Temuan terkait pandemi
Dalam survei tersebut diketahui juga bahwa mayoritas responden dan keluarganya tidak pernah melakukan tes Covid-19 karena tidak merasakan gejala klinis atau tanda-tanda terpapar. Adapun bagi responden yang pernah melakukan tes Covid-19, mayoritas menggunakan layanan tes cepat antibodi dan dilanjutkan antigen serta reaksi berantai polimerase (PCR).
”Pilihan menggunakan tes Covid-19 ini juga berhubungan dengan biaya yang dikeluarkan. Mungkin biaya satu kali untuk PCR akan menghabiskan penghasilan mereka selama satu bulan. Ini sangat memberatkan, apalagi jika harus menjalani tes satu keluarga,” tutur Alfindra.
Untuk meningkatkan kesadaran masyarakat melakukan tes Covid-19, Alfindra menilai biaya tes PCR perlu diturunkan sehingga lebih terjangkau. Tingginya biaya tes Covid-19 yang akurat, seperti PCR, menjadi penghambat dalam mengetahui status kesehatan masyarakat.
Selain perlu meningkatkan sosialisasi informasi untuk layanan kesehatan perempuan, perlu juga mendorong kelompok perempuan untuk berpartisipasi.
Alfindra menekankan, temuan dari penelitian ini bisa dijadikan rujukan awal pengalaman kelompok rentan mengakses layanan kesehatan selama pandemi. Hasil penelitian juga menggambarkan pengalaman warga pada gelombang pertama pandemi dan tidak bisa disamaratakan dengan apa yang terjadi pada gelombang kedua.

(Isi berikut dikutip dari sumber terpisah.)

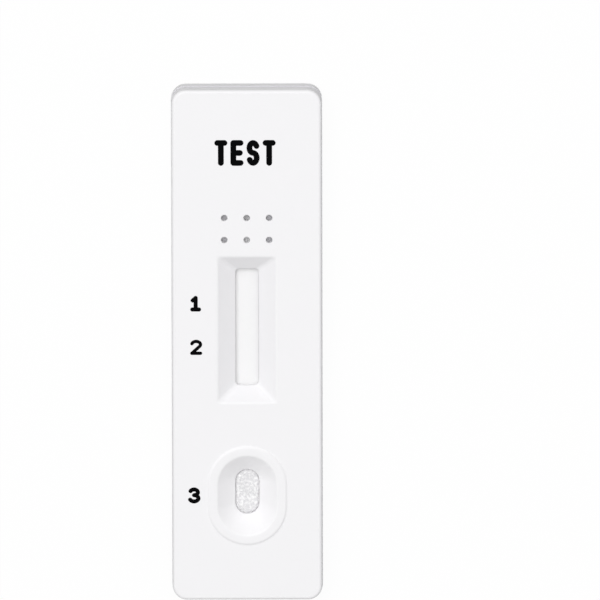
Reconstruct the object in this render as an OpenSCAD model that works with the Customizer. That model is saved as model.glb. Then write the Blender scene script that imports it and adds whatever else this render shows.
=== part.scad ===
// Lateral flow test cassette: two snap-together shells round a laminated test strip.
// Millimetres. The cassette lies on z = 0 with its length along Y; the sample well is towards -Y.

/* [Shells] */
// Length of the cassette
body_l = 70; // [66:0.5:85]
// Width of the cassette
body_w = 20.2; // [18.5:0.1:26]
// Plan radius of the four corners
corner_r = 2; // [1.6:0.1:3]
// Height of the lower shell, up to the parting plane
lower_h = 2.1; // [1.9:0.05:2.6]
// Height of the upper shell, from the parting plane to its flat face
upper_h = 2.2; // [2.1:0.05:3]
// Thickness of the side walls of both shells
wall_t = 1.1; // [0.9:0.05:1.3]
// Thickness of the lower shell's floor
floor_t = 0.7; // [0.55:0.05:0.9]
// Thickness of the upper shell's face
plate_t = 1; // [0.9:0.05:1.3]
// Radius along the top edge
top_edge_r = 0.45; // [0.2:0.05:0.6]
// Radius along the bottom edge
base_edge_r = 0.35; // [0.2:0.05:0.5]
// How far the upper shell stands back from the lower one along its sides
seam_inset = 0.05; // [0.03:0.01:0.2]
// How far the upper shell stands back from the lower one at its ends
end_inset = 0.14; // [0.03:0.01:0.25]
// Chamfer on the lower shell's rim
seam_chamfer = 0.1; // [0.08:0.02:0.3]
// Chamfer on the upper shell's rim
seam_undercut = 0.08; // [0.04:0.02:0.16]
// How far the outer walls of each shell lean in towards its closed face
wall_draft = 0.04; // [0:0.01:0.08]

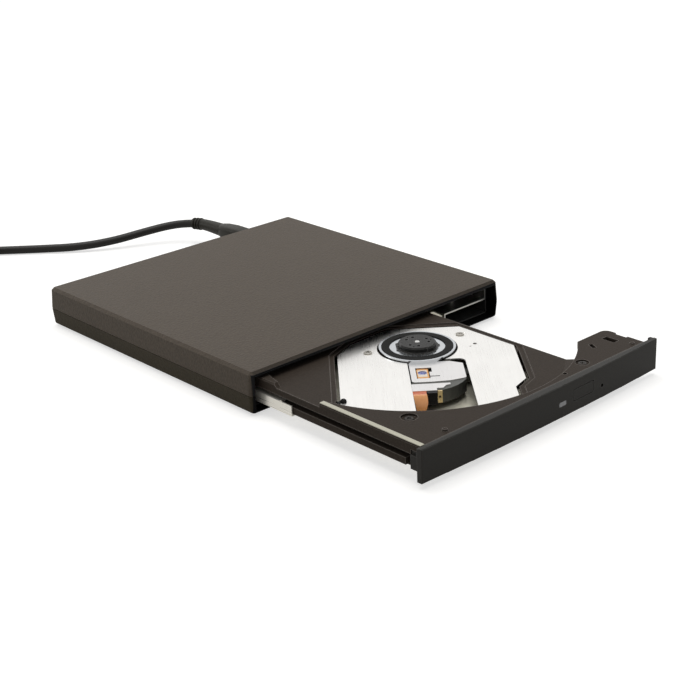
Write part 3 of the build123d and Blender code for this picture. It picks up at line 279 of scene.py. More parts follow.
@dataclass(frozen=True)
class CasePaintedShade:
    """Painted shade: the room inside the case's walls and its faces towards the front, where its plastic is
    painted black.
    """

    half_width: float = 0.0665
    back: float = 0.1105
    low: float = 0.00095
    high: float = 0.01645
    soft: float = 0.00005
    back_soft: float = 0.0001

    def mask(self, r: Recipe) -> Value:
        """Painted shade: 1 inside the room and on the mouth's rim and other faces towards the front, 0 on
        the case's other outer faces.
        """
        facing = r.axes(r.node("ShaderNodeNewGeometry").outputs["Normal"])[1]
        rim = facing.ramp(-0.6, -0.8)
        x, y, z = r.axes(r.place)
        across = (x - CASE_X).size()
        room = across.ramp(self.half_width + self.soft, self.half_width - self.soft)
        room = room * y.ramp(self.back + self.back_soft, self.back - self.back_soft)
        room = room * z.ramp(self.low - self.soft, self.low + self.soft)
        room = room * z.ramp(self.high + self.soft, self.high - self.soft)
        return rim.most(room)


@dataclass(frozen=True)
class MouldedPlastic:
    """Grained black or brown plastic, smoother along its edges, with a painted highlight there, and painted
    shade inside the case where asked.
    """

    name: str
    colour: Colour
    roughness: float
    grain: float = 0.0003
    depth: float = 0.00001
    edge_highlight: float = 0.2
    sheen: float = 0.12
    painted_shade_inside: bool = False
    edge_width: float = 0.0006
    spread: float = 0.22
    cloud: float = 55.0
    cloud_share: float = 0.22
    speck_share: float = 1.7

    def build(self) -> bpy.types.Material:
        """Makes the material."""
        r = Recipe(self.name)
        fine = r.cells(1.0 / self.grain)
        broad = r.noise(self.cloud, 3.0)
        speck = r.noise(0.95 / self.grain, 2.0)
        tone = (broad - 0.5) * self.cloud_share + (speck - 0.5) * self.speck_share + 0.5
        low = tuple(c * (1.0 - self.spread) for c in self.colour)
        high = tuple(c * (1.0 + self.spread) for c in self.colour)
        # Painted highlight: a paler colour along the edges, for light caught on them.
        pale = tuple(c * 2.4 + 0.09 for c in self.colour)
        colour = r.mix(low, high, tone)
        edge = r.edge(self.edge_width) * self.edge_highlight
        # Painted shade: black inside the case and on its front faces, with no painted edge highlight there;
        # bare is this painted shade mask.
        if self.painted_shade_inside:
            bare = CasePaintedShade().mask(r)
            colour = r.mix(colour, (0.0015, 0.0015, 0.0016), bare)
            edge = edge * (1.0 - bare)
        r.set(
            Base_Color=r.mix(colour, pale, edge),
            Roughness=(speck - 0.5) * 0.12 + self.roughness - edge * 0.4,
            Specular_IOR_Level=self.sheen,
        )
        r.relief(fine + speck * 0.4, self.depth)
        return r.material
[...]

Senior Program Officer Tujuan Pembangunan Berkelanjutan (SDGs) INFID Bona Tua mendorong pemerintah daerah memperkuat sistem kesehatan publik khususnya di enam daerah survei. Pemda juga perlu meningkatkan layanan kesehatan perempuan melalui mekanisme yang lebih mudah dan masif.
Bagi pemerintah pusat, kata Bona, salah satu upaya penguatan yang perlu dilakukan ialah merekrut 100.000-200.000 tenaga kesehatan selama tiga tahun ke depan untuk distribusikan ke seluruh wilayah Indonesia. Perlu juga mengalokasikan anggaran tambahan 1-1,5 persen dari produk domestik bruto (PDB) untuk sektor kesehatan.
Sekretaris Jenderal Koalisi Perempuan Indonesia (KPI) Mike Verawati Tangka juga mendorong peningkatan pelayanan kesehatan perempuan selama pandemi. Sebab, pembatasan fisik dan sosial selama pandemi banyak diartikan juga sebagai pembatasan rutin layanan kesehatan. Akibatnya, layanan kesehatan, termasuk kepada perempuan dan ibu hamil, terganggu. Padahal, ibu hamil, khususnya yang mendekati persalinan, harus terus mendapat layanan kesehatan rutin bulanan.